April 26, 2012
Yesterday, the Supreme Court heard oral arguments in Arizona v. United States, which is the Federal Government’s legal challenge to Arizona’s Support Our Law Enforcement and Safe Neighborhoods Act, otherwise known as S.B. 1070.
Back in January, I wrote a post predicting the outcome of the case.
Yesterday’s oral arguments may have verified certain portions of my predictions, but confused others, so an update seems necessary.
First, I initially predicted that Scalia would be fully supportive of Arizona.
Scalia proved this to be true with gusto.
During the arguments, Scalia strongly supported the notion that the Constitution gives individual states “the power to close its borders to people who have no right to be there” (i.e. unlawful aliens).
Regardless of the inaccuracy of this assertion, it stands to confirm that Scalia will be voting to reverse the Ninth Circuit Court of Appeals, as predicted.
Justice Thomas, once again, didn’t speak during oral arguments, but considering his strong history of supporting the autonomy of individual states, I doubt that I would have to change my prediction that he will also vote to reverse.
The remaining six Justices (Kagan recused herself) are a bit more difficult to place.
This is mainly because the bulk of the arguments framed S.B. 1070 as a cooperative immigration enforcement venture with federal authorities, which was the work of Arizona’s attorney, Paul Clement.
In this light, most of the Justices seemed somewhat amenable to the idea that Arizona’s law enforcement could assist federal immigration officials with tracking down and detaining individuals present in the country unlawfully.

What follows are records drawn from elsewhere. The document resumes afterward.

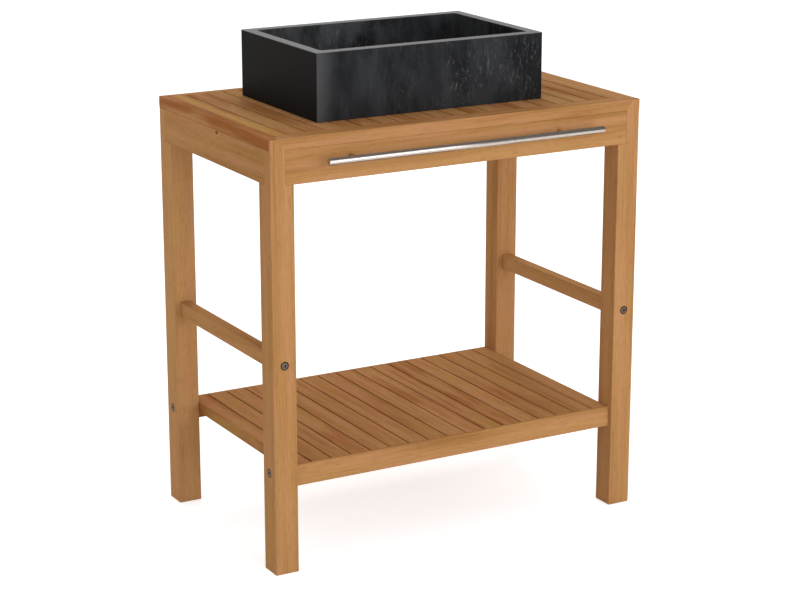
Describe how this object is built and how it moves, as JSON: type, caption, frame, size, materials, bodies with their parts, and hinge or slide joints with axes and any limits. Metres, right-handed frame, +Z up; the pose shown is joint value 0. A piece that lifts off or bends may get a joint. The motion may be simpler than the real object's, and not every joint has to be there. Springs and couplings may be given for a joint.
{
  "type": "vanity unit",
  "caption": "Teak washstand on four legs with slatted top and shelf, side stretchers, towel bar and rectangular black marble vessel basin.",
  "frame": {"origin": "on the floor, under the middle of the overall box, which includes the towel bar in front", "axes": "+X to the right as seen from the front, +Y to the back, +Z up"},
  "size_m": [0.74, 0.483, 0.89],
  "materials": {
    "teak_frame": "oiled satin",
    "teak_slats": "oiled satin",
    "teak_battens": "planed",
    "black_marble": "honed",
    "clear_sealant": "silicone bead",
    "stainless_bar": "satin",
    "zinc_fasteners": "zinc plated"
  },
  "bodies": {
    "root": {"leg_front_left": "teak_frame", "leg_front_right": "teak_frame", "leg_back_left": "teak_frame", "leg_back_right": "teak_frame", "apron_front": "teak_frame", "apron_back": "teak_frame", "apron_left": "teak_frame", "apron_right": "teak_frame", "top_rail_front": "teak_frame", "top_rail_back": "teak_frame", "top_rail_left": "teak_frame", "top_rail_right": "teak_frame", "shelf_rail_front": "teak_frame", "shelf_rail_back": "teak_frame", "stretcher_left": "teak_frame", "stretcher_right": "teak_frame", "top_slat_01": "teak_slats", "top_slat_02": "teak_slats", "top_slat_03": "teak_slats", "top_slat_04": "teak_slats", "top_slat_05": "teak_slats", "top_slat_06": "teak_slats", "top_slat_07": "teak_slats", "top_slat_08": "teak_slats", "top_slat_11": "teak_slats", "top_slat_12": "teak_slats", "top_slat_13": "teak_slats", "top_slat_14": "teak_slats", "top_slat_15": "teak_slats", "top_slat_16": "teak_slats", "top_slat_17": "teak_slats", "top_slat_18": "teak_slats", "top_slats_short_front": "teak_slats", "top_slats_short_back": "teak_slats", "shelf_rail_left": "teak_slats", "shelf_rail_right": "teak_slats", "shelf_slat_01": "teak_slats", "shelf_slat_02": "teak_slats", "shelf_slat_03": "teak_slats", "shelf_slat_04": "teak_slats", "shelf_slat_05": "teak_slats", "shelf_slat_06": "teak_slats", "shelf_slat_07": "teak_slats", "shelf_slat_08": "teak_slats", "shelf_slat_09": "teak_slats", "shelf_slat_10": "teak_slats", "shelf_slat_11": "teak_slats", "shelf_slat_12": "teak_slats", "shelf_slat_13": "teak_slats", "shelf_slat_14": "teak_slats", "shelf_slat_15": "teak_slats", "top_battens": "teak_battens", "shelf_batten": "teak_battens", "basin": "black_marble", "basin_sealant": "clear_sealant", "towel_bar": "stainless_bar", "towel_bar_posts": "stainless_bar", "towel_bar_screws": "zinc_fasteners", "leg_bolts": "zinc_fasteners", "insert_nuts": "zinc_fasteners"}
  },
  "joints": []
}
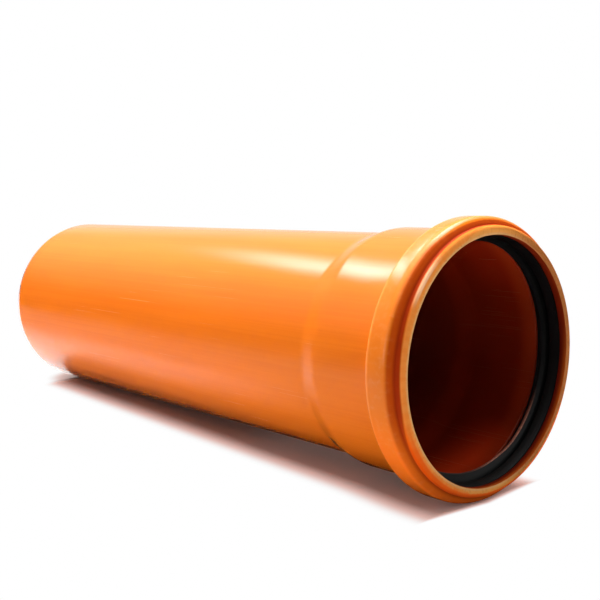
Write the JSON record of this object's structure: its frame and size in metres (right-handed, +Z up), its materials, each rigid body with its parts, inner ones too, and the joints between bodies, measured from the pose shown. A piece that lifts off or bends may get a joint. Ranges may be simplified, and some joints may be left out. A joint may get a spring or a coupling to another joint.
{
  "type": "pvc sewer pipe",
  "caption": "Orange plastic sewer pipe lying on its side: a belled socket whose raised bead holds a rubber sealing ring, and a plain chamfered spigot.",
  "frame": {"origin": "on the floor under the middle of the pipe, at the bottom centre of the box round it as it lies", "axes": "+Z up, +X along the pipe towards the socket's mouth; the pipe's own axis lies in the XZ plane and rises 1.43 degrees from spigot to mouth, because the bead is wider than the spigot"},
  "size_m": [0.5308, 0.185, 0.1853],
  "materials": {
    "pvc_orange": "gloss, with extrusion lines and a dull sawn rim",
    "rubber_black": "satin"
  },
  "bodies": {
    "root": {"pipe": "pvc_orange", "sealing_ring": "rubber_black"}
  },
  "joints": []
}
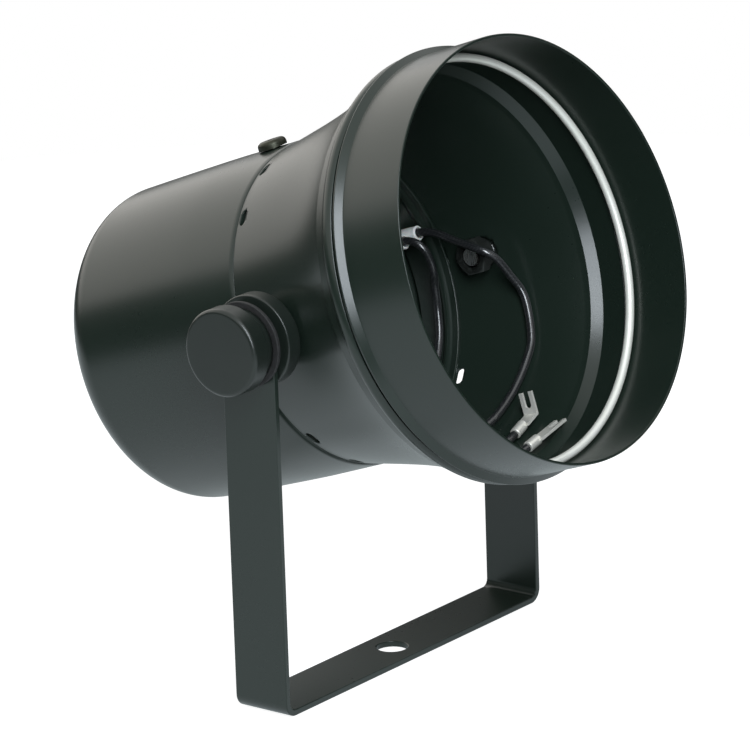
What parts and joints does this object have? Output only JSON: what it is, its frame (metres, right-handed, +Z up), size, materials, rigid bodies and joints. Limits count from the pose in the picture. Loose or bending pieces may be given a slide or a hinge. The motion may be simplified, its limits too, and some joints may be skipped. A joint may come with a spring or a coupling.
{
  "type": "pinspot light",
  "caption": "Small tilting pinspot light: round black can with a flared bell and a short hood in a U bracket, clamped by side knobs, for a sealed-beam lamp.",
  "frame": {"origin": "centre of the bracket's fixing hole, on the underside of the cross strap", "axes": "+Z up along the bracket's arms, X along the tilt axis, light pointing to -Y and tilted 19.8 degrees up at rest"},
  "size_m": [0.1426, 0.1799, 0.1842],
  "materials": {
    "black_paint": "satin black stove enamel on steel sheet",
    "black_plastic": "satin black moulded plastic",
    "washer_rubber": "dull black rubber",
    "zinc_steel": "bright zinc plate",
    "spring_wire": "bright round spring wire",
    "lead_sleeve": "glossy black heat-resistant sleeving",
    "pale_insulator": "pale moulded insulator",
    "lamination_steel": "stacked and varnished laminations",
    "winding_copper": "copper winding under amber tape",
    "galvanised_steel": "galvanised strap",
    "supply_wire": "smooth insulated wire",
    "earth_wire": "smooth insulated wire"
  },
  "bodies": {
    "bracket": {"yoke_bracket": "black_paint"},
    "can": {"rear_can": "black_paint", "can_screw": "black_paint", "front_bell": "black_paint", "lamp_hood": "black_paint", "heat_shield": "black_paint", "tilt_spacer_left": "black_plastic", "tilt_spacer_right": "black_plastic", "gland_body": "black_plastic", "gland_cap": "black_plastic", "gland_locknut": "black_plastic", "gland_seal": "washer_rubber", "pivot_nut_left": "zinc_steel", "pivot_nut_right": "zinc_steel", "lead_terminal_upper": "zinc_steel", "lead_terminal_lower": "zinc_steel", "transformer_screw_left": "zinc_steel", "transformer_screw_right": "zinc_steel", "transformer_nut_left": "zinc_steel", "transformer_nut_right": "zinc_steel", "terminal_screw_1": "zinc_steel", "terminal_screw_2": "zinc_steel", "terminal_screw_3": "zinc_steel", "earth_screw": "zinc_steel", "earth_nut": "zinc_steel", "earth_tag": "zinc_steel", "lamp_lead_upper": "lead_sleeve", "lamp_lead_lower": "lead_sleeve", "secondary_lead_upper": "lead_sleeve", "secondary_lead_lower": "lead_sleeve", "lead_bush": "pale_insulator", "transformer_bobbin": "pale_insulator", "terminal_block": "pale_insulator", "transformer_core": "lamination_steel", "transformer_windings": "winding_copper", "transformer_frame": "galvanised_steel", "primary_lead_live": "supply_wire", "primary_lead_neutral": "supply_wire", "earth_lead": "earth_wire"},
    "knob_left": {"knob_left": "black_plastic", "knob_stud_left": "zinc_steel", "knob_washer_left": "washer_rubber"},
    "knob_right": {"knob_right": "black_plastic", "knob_stud_right": "zinc_steel", "knob_washer_right": "washer_rubber"},
    "ring": {"lamp_retaining_ring": "spring_wire"}
  },
  "joints": [
    {"name": "can_tilt", "type": "hinge", "parent": "bracket", "child": "can", "pos_m": [0, 0, 0.1069], "axis": [-1, 0, 0], "range_deg": [-62, 200]},
    {"name": "knob_left_turn", "type": "hinge", "parent": "can", "child": "knob_left", "pos_m": [-0.066, 0, 0.1069], "axis": [-1, 0, 0], "continuous": true},
    {"name": "knob_right_turn", "type": "hinge", "parent": "can", "child": "knob_right", "pos_m": [0.066, 0, 0.1069], "axis": [1, 0, 0], "continuous": true},
    {"name": "ring_pull", "type": "slide", "parent": "can", "child": "ring", "axis": [0, -0.9409, 0.3387], "range_m": [0, 0.024]}
  ]
}
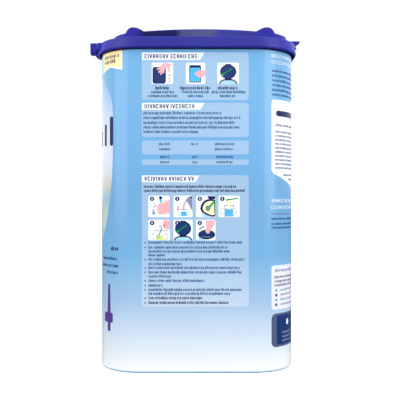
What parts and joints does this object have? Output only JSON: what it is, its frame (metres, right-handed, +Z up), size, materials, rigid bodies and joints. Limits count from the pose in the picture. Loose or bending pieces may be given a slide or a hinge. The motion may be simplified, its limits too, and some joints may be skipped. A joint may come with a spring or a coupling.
{
  "type": "toddler formula pack",
  "caption": "Shut flip-top plastic pack of milk powder: a square printed tub with round corners under a collar and a hinged lid with a thumb tab and stacking lugs",
  "frame": {"origin": "the middle of the tub's flat base, which is the bottom middle of the bounding box", "axes": "+Z up; the thumb tab points along -X and the hinge flange along +X, so the XZ plane is the plane of symmetry"},
  "size_m": [0.1266, 0.1158, 0.1948],
  "materials": {
    "tub_print": "light blue printed film, fading to white at the foot",
    "collar_plastic": "satin violet blue",
    "lid_plastic": "satin violet blue"
  },
  "bodies": {
    "root": {"tub": "tub_print", "collar": "collar_plastic", "lid": "lid_plastic"}
  },
  "joints": []
}
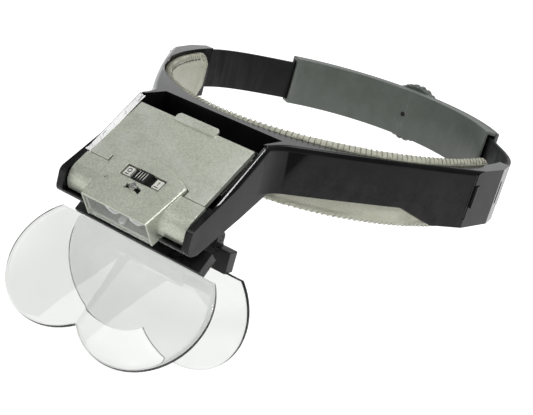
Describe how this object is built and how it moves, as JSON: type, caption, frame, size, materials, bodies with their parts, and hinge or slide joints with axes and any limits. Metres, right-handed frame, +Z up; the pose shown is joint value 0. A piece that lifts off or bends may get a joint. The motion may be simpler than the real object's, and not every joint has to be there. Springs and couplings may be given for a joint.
{
  "type": "head visor magnifier",
  "caption": "Head-worn magnifier: black visor frame with padded band, sloping battery and lamp housing, flip-down clear lens plates, rear fitting unit with knob.",
  "frame": {"origin": "midway between the two arm ends, level with the top edge of the front band", "axes": "+X to the side, -Y where the wearer looks, +Z up"},
  "size_m": [0.168, 0.2517, 0.0979],
  "materials": {
    "frame_gloss": "glossy black moulding",
    "pad_leatherette": "soft leatherette",
    "strap_black": "matte black",
    "shell_grey": "satin grey",
    "steel": "nickel plated",
    "black_plastic": "satin black",
    "silver_paint": "silver metallic paint",
    "cell_wrap": "printed-free wrap",
    "wire_red": "wire insulation",
    "clear_acrylic": "clear",
    "mark_plate": "pale plate",
    "led_epoxy": "water-clear epoxy",
    "reflector": "metallised",
    "board_green": "solder mask",
    "lens_acrylic": "polished acrylic"
  },
  "bodies": {
    "visor": {"front_frame": "frame_gloss", "forehead_pad": "pad_leatherette", "right_strap": "strap_black", "left_strap": "strap_black", "battery_tray": "black_plastic", "rear_cell": "cell_wrap", "front_cell": "cell_wrap", "contact_plates": "steel", "contact_springs": "steel", "lamp_housing": "silver_paint", "lamp_wires": "wire_red", "lamp_window": "clear_acrylic", "switch_body": "black_plastic", "switch_plates": "mark_plate", "housing_screws": "steel", "hinge_bracket": "black_plastic", "bracket_screws": "steel", "rear_hinge_pins": "steel", "front_hinge_pins": "steel", "friction_washers": "steel"},
    "door": {"battery_door": "silver_paint"},
    "switch": {"switch_slider": "black_plastic"},
    "lamp": {"left_led": "led_epoxy", "right_led": "led_epoxy", "lamp_block": "reflector", "led_board": "board_green", "aim_screw": "steel"},
    "rear_holder": {"rear_lens_holder": "black_plastic"},
    "front_holder": {"front_lens_holder": "black_plastic"},
    "rear_lens": {"rear_lens_plate": "lens_acrylic"},
    "front_lens": {"front_lens_plate": "lens_acrylic"},
    "rear_unit": {"rear_housing": "shell_grey", "rear_cover": "shell_grey", "knob_washer": "steel"},
    "knob": {"adjust_knob": "shell_grey", "pinion_shaft": "black_plastic", "knob_screw": "steel"}
  },
  "joints": [
    {"name": "fit_slide", "type": "slide", "parent": "visor", "child": "rear_unit", "axis": [0, 1, 0], "range_m": [-0.01, 0.014], "deforming": ["left_strap", "right_strap"]},
    {"name": "knob_turn", "type": "hinge", "parent": "rear_unit", "child": "knob", "pos_m": [0, 0.08, -0.011], "axis": [0, 1, 0], "range_deg": [-120, 170]},
    {"name": "door_slide", "type": "slide", "parent": "visor", "child": "door", "axis": [0, 0.8059, 0.592], "range_m": [0, 0.03]},
    {"name": "switch_slide", "type": "slide", "parent": "visor", "child": "switch", "axis": [1, 0, 0], "range_m": [-0.0015, 0.0015]},
    {"name": "lamp_aim", "type": "hinge", "parent": "visor", "child": "lamp", "pos_m": [0, -0.15264, -0.02881], "axis": [0, -0.592, 0.8059], "range_deg": [-15, 15]},
    {"name": "rear_lens_flip", "type": "hinge", "parent": "visor", "child": "rear_holder", "pos_m": [0, -0.1182, -0.0386], "axis": [1, 0, 0], "range_deg": [-44, 8]},
    {"name": "front_lens_flip", "type": "hinge", "parent": "visor", "child": "front_holder", "pos_m": [0, -0.1296, -0.0386], "axis": [1, 0, 0], "range_deg": [-36, 40]},
    {"name": "rear_lens_pull", "type": "slide", "parent": "rear_holder", "child": "rear_lens", "axis": [0, -0.014, -0.9999], "range_m": [0, 0.005]},
    {"name": "front_lens_pull", "type": "slide", "parent": "front_holder", "child": "front_lens", "axis": [0, -0.6665, -0.7455], "range_m": [0, 0.005]}
  ],
  "couplings": [
    {"joint": "knob_turn", "follows": "fit_slide", "rad_per_m": 201.38}
  ]
}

The government’s attorney, Donald B. Verrilli, Jr., did not fare well in this environment, which is somewhat understandable since S.B. 1070 isn’t really a cooperative venture with the feds.
However, that doesn’t excuse Verrilli from failing to correct the course of the discussion towards the criminal sanctions created by S.B. 1070, and the potentially substantial Due Process Clause violations accompanying them – which he did, to some extent, by the end.
Verrilli pointed out that if a citizen left the house without any identifying documents and, say, went to a park after it closed and was detained by law enforcement, it could take up to 70 minutes to determine that person’s citizenship status.
Though compelling, by that point, it may have been too late to salvage the rest of Verrilli’s argument, which didn’t seem that persuasive to many of the Justices.
If the government is lucky, the conventional wisdom – that oral arguments rarely influence the outcome of the Court’s decision – will hold.
Considering the narrow scope of the law covered during them, it seems very likely that the oral arguments only revealed the Justices leanings, instead of directly influencing them.
There are several complexities to this case that make making an accurate prediction all the more difficult.
One, the recusal of Justice Kagan creates the possibility of a messy 4-4 split, which the Court will want to avoid if possible.
Next, the oral arguments seemed to create two different categories for the provisions of the law being challenged.
The first encompasses the provisions that allow Arizona police to detain individuals whom the officers have reasonable suspicion are in the country illegally.
These provisions represent the so-called “cooperative” category – namely, of the state-federal cooperation that most of the Justices seemed somewhat agreeable to.
The second covers the state criminal sanctions imposed on unlawful aliens (one for failing to keep proper documents with them at all times, the other for applying for a job in the state).
These were very lightly covered during oral arguments, but, where they were, most of the Justices gave them a cold reception.
Adding to the complexity is the fact that Justices Kennedy and Alito were hard to gauge based on their questions.
As such, there are two possible outcomes of this case.
In the first, SCOTUS votes 5-3 (with Roberts, Alito, Kennedy, Thomas, and Scalia in the majority) to reverse the Ninth Circuit and uphold Arizona’s law as to the first category of provisions, but votes 5-3 to strike down the second category (with Alito, Kennedy, Sotomayor, Breyer, and Ginsburg in the majority).
The second possible outcome finds the latter 5-3 majority striking down all of the provisions of Arizona’s law in question.
This possibility comes with the addition of a more concrete legal scheme on immigration determining what is up to Congress and what is left to the states, with quite a bit more deference going to the states.
The likelihood of the second possibility is dependent on how important the addition of this framework is to Alito and Kennedy, since it would be a bit more difficult to squeeze this in with a split decision like the first possible outcome.
The two possible outcomes are almost equally likely, though, so I’m hesitant to come down strongly in favor of either one.
The second is a bit easier to write down, so I guess I’ll go with that one.
Whether federal immigration laws preclude Arizona’s efforts at cooperative law enforcement and impliedly preempt four provisions of S.B. 1070 on their face.
Lower Court’s Decision
Federal law preempts Arizona’s laws
AFFIRM 5-3 (Majority: Alito, Kennedy, Ginsberg, Breyer, and Sotomayor; Dissent: Roberts, Scalia, Thomas; Recuse: Kagan).